Using auto scaling in AWS helps in ensuring high availability, cost optimization by scaling resources as needed, and maintaining consistent performance in response to varying workloads.
4. Can auto scaling be configured for both scaling out and scaling in?
Yes, auto scaling can be configured for both scaling out (increasing resources as demand grows) and scaling in (reducing resources as demand decreases), ensuring efficient resource management.
5. What is a scaling policy in auto scaling?
A scaling policy in auto scaling determines how and when the auto scaling group should add or remove instances based on predefined conditions like CPU utilization or network traffic.
6. How can auto scaling be triggered in AWS?
Auto scaling can be triggered in response to CloudWatch alarms, scheduled scaling activities, or based on predictive scaling to proactively adjust resources before demand changes
.
7. Can auto scaling support multiple availability zones?
Yes, auto scaling can be configured to distribute instances across multiple availability zones to enhance fault tolerance and ensure high availability of applications.

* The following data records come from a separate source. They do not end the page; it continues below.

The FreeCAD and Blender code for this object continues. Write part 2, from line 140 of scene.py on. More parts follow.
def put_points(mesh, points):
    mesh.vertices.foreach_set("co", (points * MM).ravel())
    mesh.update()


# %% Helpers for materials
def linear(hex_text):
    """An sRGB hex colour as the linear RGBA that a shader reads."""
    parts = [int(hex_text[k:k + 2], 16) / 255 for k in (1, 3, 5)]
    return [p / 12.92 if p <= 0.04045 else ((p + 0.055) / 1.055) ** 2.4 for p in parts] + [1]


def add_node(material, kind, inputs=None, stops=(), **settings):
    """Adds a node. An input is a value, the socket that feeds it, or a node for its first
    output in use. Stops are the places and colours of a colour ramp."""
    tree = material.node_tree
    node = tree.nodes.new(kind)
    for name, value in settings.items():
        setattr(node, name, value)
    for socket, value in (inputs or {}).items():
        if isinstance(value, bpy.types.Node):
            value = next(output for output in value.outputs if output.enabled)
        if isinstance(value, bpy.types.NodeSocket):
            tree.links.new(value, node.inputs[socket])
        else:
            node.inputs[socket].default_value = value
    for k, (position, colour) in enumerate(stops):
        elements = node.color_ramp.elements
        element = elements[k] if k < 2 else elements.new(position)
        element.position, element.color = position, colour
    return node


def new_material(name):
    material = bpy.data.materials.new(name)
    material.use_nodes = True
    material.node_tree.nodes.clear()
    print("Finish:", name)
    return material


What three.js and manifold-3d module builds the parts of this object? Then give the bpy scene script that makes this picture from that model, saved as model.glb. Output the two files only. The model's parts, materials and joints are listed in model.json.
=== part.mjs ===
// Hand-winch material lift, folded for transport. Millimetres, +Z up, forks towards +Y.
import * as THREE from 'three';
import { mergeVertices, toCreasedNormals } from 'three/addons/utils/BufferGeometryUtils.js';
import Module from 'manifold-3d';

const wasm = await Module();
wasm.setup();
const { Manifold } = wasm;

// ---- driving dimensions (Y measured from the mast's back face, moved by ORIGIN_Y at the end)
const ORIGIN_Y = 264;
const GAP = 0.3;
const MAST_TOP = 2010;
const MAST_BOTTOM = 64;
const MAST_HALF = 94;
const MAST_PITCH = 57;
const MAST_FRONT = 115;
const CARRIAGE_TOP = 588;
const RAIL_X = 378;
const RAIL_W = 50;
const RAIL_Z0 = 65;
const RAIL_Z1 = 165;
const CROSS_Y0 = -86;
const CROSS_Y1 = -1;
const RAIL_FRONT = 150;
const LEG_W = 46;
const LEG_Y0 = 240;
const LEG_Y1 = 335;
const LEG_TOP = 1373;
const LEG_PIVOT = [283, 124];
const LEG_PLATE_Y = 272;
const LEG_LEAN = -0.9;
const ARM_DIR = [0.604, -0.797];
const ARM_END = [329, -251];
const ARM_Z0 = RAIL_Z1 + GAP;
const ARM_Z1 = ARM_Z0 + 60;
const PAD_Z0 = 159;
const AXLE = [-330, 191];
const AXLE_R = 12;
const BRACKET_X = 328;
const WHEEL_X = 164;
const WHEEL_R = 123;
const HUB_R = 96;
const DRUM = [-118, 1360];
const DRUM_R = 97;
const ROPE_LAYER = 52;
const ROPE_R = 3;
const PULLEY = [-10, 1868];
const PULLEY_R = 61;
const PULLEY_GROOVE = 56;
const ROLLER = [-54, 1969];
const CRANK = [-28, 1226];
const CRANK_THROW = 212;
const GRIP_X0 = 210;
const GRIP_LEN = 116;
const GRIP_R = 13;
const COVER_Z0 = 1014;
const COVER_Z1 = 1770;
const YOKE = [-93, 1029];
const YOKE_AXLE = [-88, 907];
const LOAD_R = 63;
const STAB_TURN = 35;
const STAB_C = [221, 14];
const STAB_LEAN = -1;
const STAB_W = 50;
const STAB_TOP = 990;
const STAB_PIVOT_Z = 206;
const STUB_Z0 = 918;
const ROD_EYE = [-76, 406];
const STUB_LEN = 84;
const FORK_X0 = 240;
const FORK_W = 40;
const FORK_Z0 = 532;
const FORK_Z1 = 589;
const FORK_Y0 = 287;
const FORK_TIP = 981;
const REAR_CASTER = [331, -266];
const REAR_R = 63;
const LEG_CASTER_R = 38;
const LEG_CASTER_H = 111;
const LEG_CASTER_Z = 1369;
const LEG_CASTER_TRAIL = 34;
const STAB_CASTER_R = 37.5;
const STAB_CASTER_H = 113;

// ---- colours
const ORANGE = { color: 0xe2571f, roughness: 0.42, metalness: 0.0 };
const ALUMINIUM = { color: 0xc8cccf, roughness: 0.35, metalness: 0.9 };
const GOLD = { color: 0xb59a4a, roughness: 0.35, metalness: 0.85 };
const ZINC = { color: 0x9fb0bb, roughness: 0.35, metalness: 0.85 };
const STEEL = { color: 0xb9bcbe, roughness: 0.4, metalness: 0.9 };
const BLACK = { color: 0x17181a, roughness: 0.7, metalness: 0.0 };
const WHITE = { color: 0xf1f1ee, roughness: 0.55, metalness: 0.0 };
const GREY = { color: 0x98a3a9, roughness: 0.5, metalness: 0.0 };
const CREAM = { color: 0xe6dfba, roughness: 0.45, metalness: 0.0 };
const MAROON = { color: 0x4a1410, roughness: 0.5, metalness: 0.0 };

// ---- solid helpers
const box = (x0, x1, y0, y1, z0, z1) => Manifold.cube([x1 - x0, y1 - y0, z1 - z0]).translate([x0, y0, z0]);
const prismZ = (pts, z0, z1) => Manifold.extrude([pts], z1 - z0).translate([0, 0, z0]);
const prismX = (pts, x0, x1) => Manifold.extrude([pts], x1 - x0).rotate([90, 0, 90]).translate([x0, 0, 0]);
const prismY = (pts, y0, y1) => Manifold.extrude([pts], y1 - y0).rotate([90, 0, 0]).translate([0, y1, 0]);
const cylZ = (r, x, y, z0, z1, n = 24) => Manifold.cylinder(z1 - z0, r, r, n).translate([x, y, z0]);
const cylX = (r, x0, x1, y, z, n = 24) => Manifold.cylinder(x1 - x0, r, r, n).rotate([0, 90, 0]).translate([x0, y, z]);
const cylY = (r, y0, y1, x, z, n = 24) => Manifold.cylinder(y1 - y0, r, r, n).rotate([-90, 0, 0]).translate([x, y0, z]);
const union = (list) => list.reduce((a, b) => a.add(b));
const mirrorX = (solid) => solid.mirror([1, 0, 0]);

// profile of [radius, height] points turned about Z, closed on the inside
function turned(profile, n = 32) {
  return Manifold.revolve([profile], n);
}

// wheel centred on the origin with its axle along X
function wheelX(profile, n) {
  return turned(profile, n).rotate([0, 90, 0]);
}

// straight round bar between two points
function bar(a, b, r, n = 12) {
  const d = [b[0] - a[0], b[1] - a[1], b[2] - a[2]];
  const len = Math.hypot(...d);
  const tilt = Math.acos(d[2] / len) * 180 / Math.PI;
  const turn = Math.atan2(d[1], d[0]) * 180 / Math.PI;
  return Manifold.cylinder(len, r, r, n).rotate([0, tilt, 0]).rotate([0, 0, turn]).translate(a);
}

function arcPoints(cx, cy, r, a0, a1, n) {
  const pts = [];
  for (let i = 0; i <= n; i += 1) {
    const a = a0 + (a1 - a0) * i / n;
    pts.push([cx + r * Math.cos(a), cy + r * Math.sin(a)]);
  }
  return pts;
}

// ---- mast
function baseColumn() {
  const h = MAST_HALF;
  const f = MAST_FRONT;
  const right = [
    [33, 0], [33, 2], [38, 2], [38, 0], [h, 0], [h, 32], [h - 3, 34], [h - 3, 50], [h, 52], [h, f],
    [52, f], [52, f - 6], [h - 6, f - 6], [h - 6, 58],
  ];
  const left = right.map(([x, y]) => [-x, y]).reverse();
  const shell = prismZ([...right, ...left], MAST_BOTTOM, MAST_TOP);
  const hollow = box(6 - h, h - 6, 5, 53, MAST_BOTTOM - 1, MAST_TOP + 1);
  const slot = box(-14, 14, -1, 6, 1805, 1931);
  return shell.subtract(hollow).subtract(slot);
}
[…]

8. What is the role of Launch Configurations in auto scaling?
Launch Configurations specify the instance type, AMI, security groups, and other configurations for instances launched by auto scaling, simplifying the process of creating new instances
.
9. Does auto scaling work with all types of instances on AWS?
Yes, auto scaling works with a variety of EC2 instance types, including On-Demand, Spot, and Reserved Instances, allowing users to optimize costs based on their needs.
10. How does auto scaling help in responding to traffic spikes?
Auto scaling monitors traffic patterns and automatically adds more instances to handle sudden traffic spikes, ensuring that the application remains responsive and available under high load conditions.